>> BEGIN EXERCISE MATERIAL
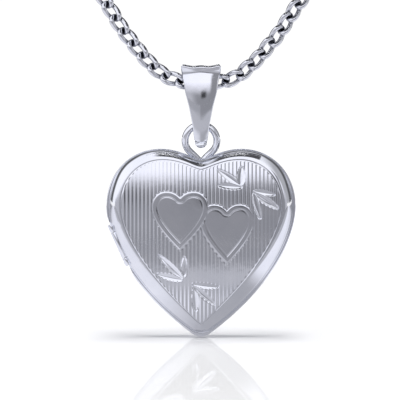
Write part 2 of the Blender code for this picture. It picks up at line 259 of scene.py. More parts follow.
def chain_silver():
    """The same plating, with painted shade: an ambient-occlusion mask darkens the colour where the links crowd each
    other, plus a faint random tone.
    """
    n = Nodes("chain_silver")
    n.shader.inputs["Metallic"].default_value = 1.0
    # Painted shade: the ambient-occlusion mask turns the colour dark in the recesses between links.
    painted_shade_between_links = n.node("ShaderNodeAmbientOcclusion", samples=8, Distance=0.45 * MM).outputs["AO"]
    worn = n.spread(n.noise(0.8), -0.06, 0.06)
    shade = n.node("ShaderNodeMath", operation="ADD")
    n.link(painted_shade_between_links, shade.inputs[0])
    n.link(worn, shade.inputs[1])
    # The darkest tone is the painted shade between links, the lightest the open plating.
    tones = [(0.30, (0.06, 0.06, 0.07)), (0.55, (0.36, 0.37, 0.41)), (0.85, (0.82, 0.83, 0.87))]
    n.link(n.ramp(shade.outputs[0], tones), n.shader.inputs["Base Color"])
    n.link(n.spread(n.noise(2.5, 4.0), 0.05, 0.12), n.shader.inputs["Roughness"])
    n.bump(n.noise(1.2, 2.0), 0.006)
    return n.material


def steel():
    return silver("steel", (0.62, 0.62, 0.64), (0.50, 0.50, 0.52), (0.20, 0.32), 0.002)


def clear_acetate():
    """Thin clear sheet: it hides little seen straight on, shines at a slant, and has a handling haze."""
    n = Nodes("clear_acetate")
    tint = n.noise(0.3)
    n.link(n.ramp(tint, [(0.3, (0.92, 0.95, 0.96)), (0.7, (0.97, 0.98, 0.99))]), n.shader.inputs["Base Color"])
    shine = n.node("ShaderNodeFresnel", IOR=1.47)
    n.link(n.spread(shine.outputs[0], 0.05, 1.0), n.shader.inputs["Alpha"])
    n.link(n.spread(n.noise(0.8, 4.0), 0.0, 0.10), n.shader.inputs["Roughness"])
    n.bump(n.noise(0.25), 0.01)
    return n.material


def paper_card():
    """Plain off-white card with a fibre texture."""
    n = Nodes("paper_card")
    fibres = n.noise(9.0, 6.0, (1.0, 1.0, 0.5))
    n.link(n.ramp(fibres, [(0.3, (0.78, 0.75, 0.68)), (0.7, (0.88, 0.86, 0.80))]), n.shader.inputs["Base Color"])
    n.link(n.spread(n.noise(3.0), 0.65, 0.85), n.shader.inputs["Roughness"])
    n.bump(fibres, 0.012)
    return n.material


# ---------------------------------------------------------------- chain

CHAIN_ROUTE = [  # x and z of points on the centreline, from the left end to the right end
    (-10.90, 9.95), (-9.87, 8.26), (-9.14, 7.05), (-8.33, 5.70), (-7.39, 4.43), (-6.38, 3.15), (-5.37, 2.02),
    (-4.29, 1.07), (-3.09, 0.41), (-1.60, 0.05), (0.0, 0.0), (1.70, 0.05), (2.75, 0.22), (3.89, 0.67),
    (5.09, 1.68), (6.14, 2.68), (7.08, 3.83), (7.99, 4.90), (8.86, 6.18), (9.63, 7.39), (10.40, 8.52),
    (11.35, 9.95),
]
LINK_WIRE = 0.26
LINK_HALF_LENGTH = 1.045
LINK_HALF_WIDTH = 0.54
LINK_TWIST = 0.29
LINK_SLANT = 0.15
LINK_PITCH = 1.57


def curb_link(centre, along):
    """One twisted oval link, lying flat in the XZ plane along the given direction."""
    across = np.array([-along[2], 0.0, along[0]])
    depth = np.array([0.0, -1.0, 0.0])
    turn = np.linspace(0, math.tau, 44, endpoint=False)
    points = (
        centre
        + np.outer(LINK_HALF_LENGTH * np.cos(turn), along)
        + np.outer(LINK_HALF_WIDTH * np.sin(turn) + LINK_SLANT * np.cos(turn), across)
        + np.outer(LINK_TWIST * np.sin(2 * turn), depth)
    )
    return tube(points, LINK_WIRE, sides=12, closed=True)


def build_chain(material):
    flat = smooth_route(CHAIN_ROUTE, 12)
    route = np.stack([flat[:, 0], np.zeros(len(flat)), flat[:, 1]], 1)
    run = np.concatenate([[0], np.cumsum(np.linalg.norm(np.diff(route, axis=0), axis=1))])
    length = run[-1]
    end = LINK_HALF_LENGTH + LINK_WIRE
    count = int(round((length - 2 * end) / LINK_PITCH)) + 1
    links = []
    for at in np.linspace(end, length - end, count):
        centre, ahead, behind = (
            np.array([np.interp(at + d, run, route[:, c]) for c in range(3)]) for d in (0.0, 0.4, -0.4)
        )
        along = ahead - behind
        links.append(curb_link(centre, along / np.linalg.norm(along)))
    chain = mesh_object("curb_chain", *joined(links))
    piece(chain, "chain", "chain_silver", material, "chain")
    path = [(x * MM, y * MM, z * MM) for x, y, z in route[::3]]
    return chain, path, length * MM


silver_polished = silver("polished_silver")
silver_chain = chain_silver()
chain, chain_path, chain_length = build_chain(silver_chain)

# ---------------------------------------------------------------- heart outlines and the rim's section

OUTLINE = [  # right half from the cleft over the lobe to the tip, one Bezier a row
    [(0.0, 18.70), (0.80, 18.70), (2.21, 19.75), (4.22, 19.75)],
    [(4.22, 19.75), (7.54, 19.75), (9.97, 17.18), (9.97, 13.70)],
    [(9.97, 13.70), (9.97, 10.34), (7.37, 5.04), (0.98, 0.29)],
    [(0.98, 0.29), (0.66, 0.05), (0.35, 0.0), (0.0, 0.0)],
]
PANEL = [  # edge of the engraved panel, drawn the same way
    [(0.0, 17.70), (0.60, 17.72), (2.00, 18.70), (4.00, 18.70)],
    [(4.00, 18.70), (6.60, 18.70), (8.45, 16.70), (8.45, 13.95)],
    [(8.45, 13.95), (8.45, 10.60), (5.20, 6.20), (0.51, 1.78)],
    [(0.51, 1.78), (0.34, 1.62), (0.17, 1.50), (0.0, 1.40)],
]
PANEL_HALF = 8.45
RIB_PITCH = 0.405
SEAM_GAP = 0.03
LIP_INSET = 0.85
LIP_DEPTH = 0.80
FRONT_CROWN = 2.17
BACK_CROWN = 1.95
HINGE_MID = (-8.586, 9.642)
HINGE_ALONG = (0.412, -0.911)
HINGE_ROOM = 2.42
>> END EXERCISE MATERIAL
>> BEGIN EXERCISE MATERIAL
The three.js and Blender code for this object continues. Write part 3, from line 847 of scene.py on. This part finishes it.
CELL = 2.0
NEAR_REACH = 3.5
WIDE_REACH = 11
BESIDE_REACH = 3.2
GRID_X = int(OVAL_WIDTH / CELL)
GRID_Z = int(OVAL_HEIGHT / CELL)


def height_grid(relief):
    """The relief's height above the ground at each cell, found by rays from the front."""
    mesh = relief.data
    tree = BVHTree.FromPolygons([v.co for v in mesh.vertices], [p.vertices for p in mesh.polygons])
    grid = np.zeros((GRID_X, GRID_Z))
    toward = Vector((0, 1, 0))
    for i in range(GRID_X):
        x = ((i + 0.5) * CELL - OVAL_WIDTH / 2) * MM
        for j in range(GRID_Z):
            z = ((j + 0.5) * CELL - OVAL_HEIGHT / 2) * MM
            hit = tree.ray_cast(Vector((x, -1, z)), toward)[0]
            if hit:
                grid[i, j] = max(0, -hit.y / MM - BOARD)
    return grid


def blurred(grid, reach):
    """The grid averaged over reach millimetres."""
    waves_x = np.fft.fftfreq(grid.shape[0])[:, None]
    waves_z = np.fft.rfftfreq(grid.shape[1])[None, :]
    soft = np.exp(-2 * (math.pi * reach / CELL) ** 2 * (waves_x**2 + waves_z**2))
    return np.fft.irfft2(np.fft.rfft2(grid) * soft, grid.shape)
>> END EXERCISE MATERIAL
*PROBLEM TO WORK ON:* Your task is to repeat exactly the lines from the one that contains "The three.js and" through the one that contains "return grid", with both end lines included.

*RESULT FOR THIS TASK:*
The three.js and Blender code for this object continues. Write part 3, from line 847 of scene.py on. This part finishes it.
CELL = 2.0
NEAR_REACH = 3.5
WIDE_REACH = 11
BESIDE_REACH = 3.2
GRID_X = int(OVAL_WIDTH / CELL)
GRID_Z = int(OVAL_HEIGHT / CELL)


def height_grid(relief):
    """The relief's height above the ground at each cell, found by rays from the front."""
    mesh = relief.data
    tree = BVHTree.FromPolygons([v.co for v in mesh.vertices], [p.vertices for p in mesh.polygons])
    grid = np.zeros((GRID_X, GRID_Z))
    toward = Vector((0, 1, 0))
    for i in range(GRID_X):
        x = ((i + 0.5) * CELL - OVAL_WIDTH / 2) * MM
        for j in range(GRID_Z):
            z = ((j + 0.5) * CELL - OVAL_HEIGHT / 2) * MM
            hit = tree.ray_cast(Vector((x, -1, z)), toward)[0]
            if hit:
                grid[i, j] = max(0, -hit.y / MM - BOARD)
    return grid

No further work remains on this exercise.